Energy Fuels and Denison assume no obligation to update the information in this
communication, except as otherwise required by law. Additional information
identifying risks and uncertainties is contained in Energy Fuels' and Denison's
respective filings with the various provincial securities commissions which are
available online at www.sedar.com. Forward-looking statements are provided for
the purpose of providing information about the current expectations, beliefs and
plans of the management of each of Energy Fuels and Denison relating to the
future. Readers are cautioned that such statements may not be appropriate for
other purposes. Readers are also cautioned not to place undue reliance on these
forward-looking statements, that speak only as of the date hereof.

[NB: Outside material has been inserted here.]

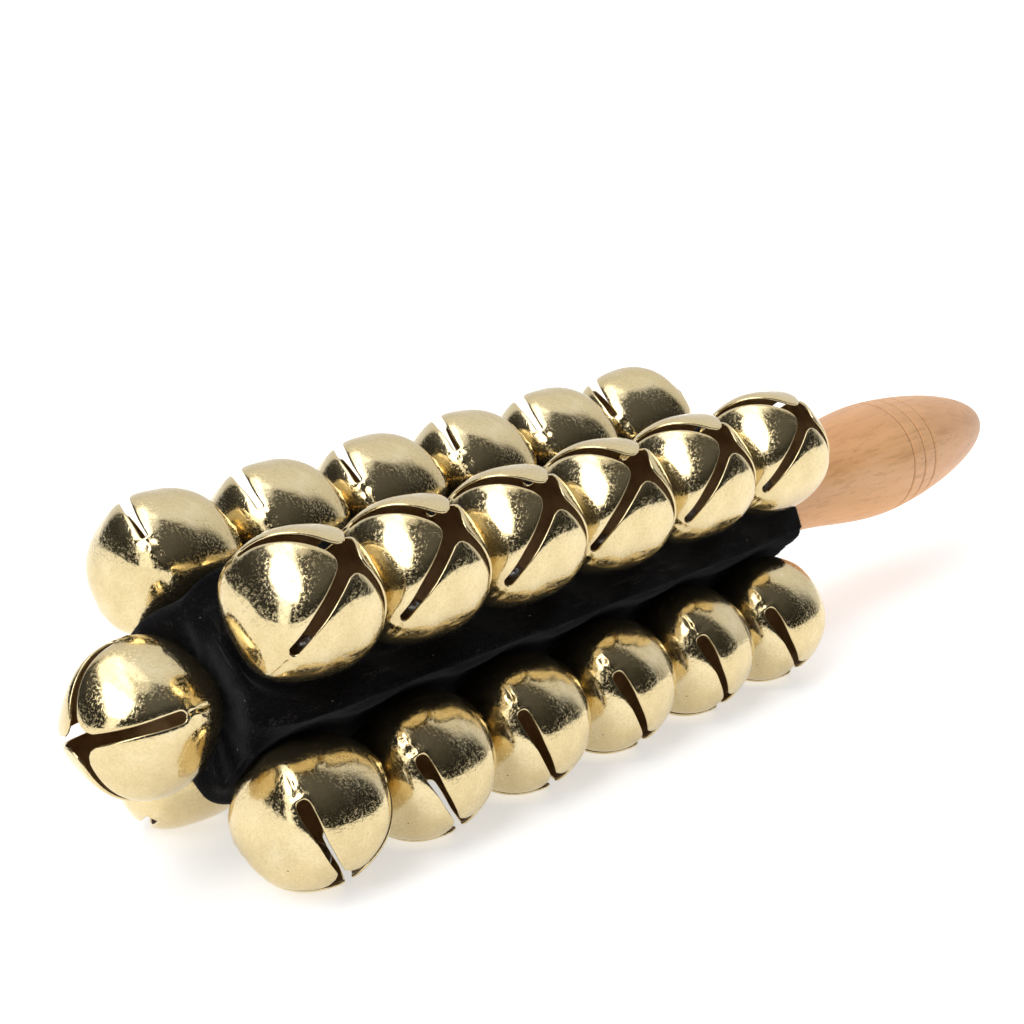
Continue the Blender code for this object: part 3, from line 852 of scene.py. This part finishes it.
class Sky(Paint):
    """The studio round the object, as brightness by direction: dark, with soft lit areas."""

    def __init__(self, name):
        self.made = bpy.data.worlds.new(name)
        self.made.use_nodes = True
        self.tree = self.made.node_tree
        self.where = self.tree.nodes.new("ShaderNodeTexCoord").outputs["Generated"]

    def along(self, direction):
        """How far the looked-in direction points along another one."""
        dot = self.node("VectorMath", operation="DOT_PRODUCT")
        self.tree.links.new(self.where, dot.inputs[0])
        dot.inputs[1].default_value = direction
        return dot.outputs["Value"]

    def fade(self, value, low, high):
        """0 up to low, 1 from high on, smooth between; falling if high is under low."""
        made = self.node("MapRange", {"Value": value, "From Min": low, "From Max": high},
                         interpolation_type="SMOOTHSTEP")
        return made.outputs["Result"]

    def panel(self, azimuth, elevation, half_width, half_height, soft):
        """A soft-edged rectangle that hangs in a direction; sizes are in degrees."""
        centre = direction(azimuth, elevation)
        side = Vector((-sin(radians(azimuth)), cos(radians(azimuth)), 0))
        rise = centre.cross(side)
        depth = self.maths("MAXIMUM", self.along(centre), 0.001)
        shape = self.fade(self.along(centre), 0.0, 0.1)
        for axis, half in ((side, half_width), (rise, half_height)):
            off = self.maths("ABSOLUTE", self.maths("DIVIDE", self.along(axis), depth))
            edge = np.tan(radians(half))
            shape = self.maths("MULTIPLY", shape, self.fade(off, edge * (1 + soft), edge * (1 - soft)))
        return shape

    def sector(self, azimuth, half_width, soft):
        """A soft-edged wedge of the walls, from floor to ceiling."""
        ahead = direction(azimuth, 0)
        side = Vector((-ahead.y, ahead.x, 0))
        angle = self.maths("ABSOLUTE", self.maths("ARCTAN2", self.along(side), self.along(ahead)))
        return self.fade(angle, radians(half_width + soft), radians(half_width - soft))


def direction(azimuth, elevation):
    """The unit vector at an angle from +X round towards +Y, and up, in degrees."""
    flat = cos(radians(elevation))
    return Vector((flat * cos(radians(azimuth)), flat * sin(radians(azimuth)), sin(radians(elevation))))


def add_world():
    """Dark studio, a white sweep behind the object, a large soft box and a strip below it."""
    sky = Sky("studio")
    height = sky.along(Vector((0, 0, 1)))
    dark = sky.maths("ADD", 0.018, sky.maths("MULTIPLY", sky.fade(height, 0.3, 0.95), 0.10))
    light = dark
    for mask, strength in (
            (sky.sector(36, 56, 7), 0.85),
            (sky.fade(height, 0.95, 0.99), 0.9),
            (sky.panel(140, 70, 26, 15, 0.3), 2.2),
            (sky.panel(187, 46, 15, 17, 0.22), 4.6),
            (sky.panel(184, 14, 9, 24, 0.4), 1.7)):
        light = sky.maths("ADD", light, sky.maths("MULTIPLY", mask, strength))
    seen = sky.node("LightPath").outputs["Is Camera Ray"]    # the backdrop itself is plain white
    light = sky.maths("MAXIMUM", light, seen)
    sky.tree.links.new(light, sky.tree.nodes["Background"].inputs["Strength"])
    sky.tree.nodes["Background"].inputs["Color"].default_value = (1, 1, 1, 1)
    sky.made.cycles.sampling_method = "MANUAL"
    sky.made.cycles.sample_map_resolution = 512
    bpy.context.scene.world = sky.made


add_camera()
add_floor()
add_world()
add_bells()
add_velvet()
add_handle()
dress_core()
bpy.context.scene.view_settings.view_transform = "Standard"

CAUTIONARY NOTE REGARDING TECHNICAL DISCLOSURE 

This news release and the information contained herein does not constitute an
offer of securities for sale in the United Sates and securities may not be
offered or sold in the United States absent registration or exemption from
registration. The terms "Inferred Resources", "Indicated Resources", "Measured
Resources", "Mineral Resources" and "Probable Reserves" used in this news
release are Canadian mining terms as defined in accordance with National
Instrument 43-101 - Standards of Disclosure for Mineral Projects under the
guidelines set out in the Canadian Institute of Mining, Metallurgy and Petroleum
(the "CIM") Standards on Mineral Resources and Mineral Reserves (the "CIM
Standards"). The CIM Standards differ significantly from standards in the United
States. While the terms "Mineral Resources", Measured Resources", "Indicated
Resources", "Inferred Resources" and "Probable Reserves" are recognized and
required by Canadian regulations, they are not defined terms under standards in
the United States. "Inferred Resources" have a great amount of uncertainty as to
their existence, and great uncertainty as to their economic and legal
feasibility. It cannot be assumed that all or any part of an Inferred Resource
will ever be upgraded to a higher category. Under Canadian securities laws,
estimates of Inferred Resources may not form the basis of feasibility or other
economic studies. Readers are cautioned not to assume that all or any part of
Measured or Indicated Resources or Probable Reserves will ever be converted into
reserves. Readers are also cautioned not to assume that all or any part of an
Inferred Resource exists, or is economically or legally mineable. Accordingly,
information regarding resources and reserves contained or referenced in this
news release containing descriptions of our mineral deposits may not be
comparable to similar information made public by United States companies.


This news release and the information contained herein does not constitute an
offer of securities for sale in the United Sates. The securities have not been
and will not be registered under the United States Securities Act of 1933, as
amended, and may not be offered or sold in the United States absent registration
or an applicable exemption from such registration requirements.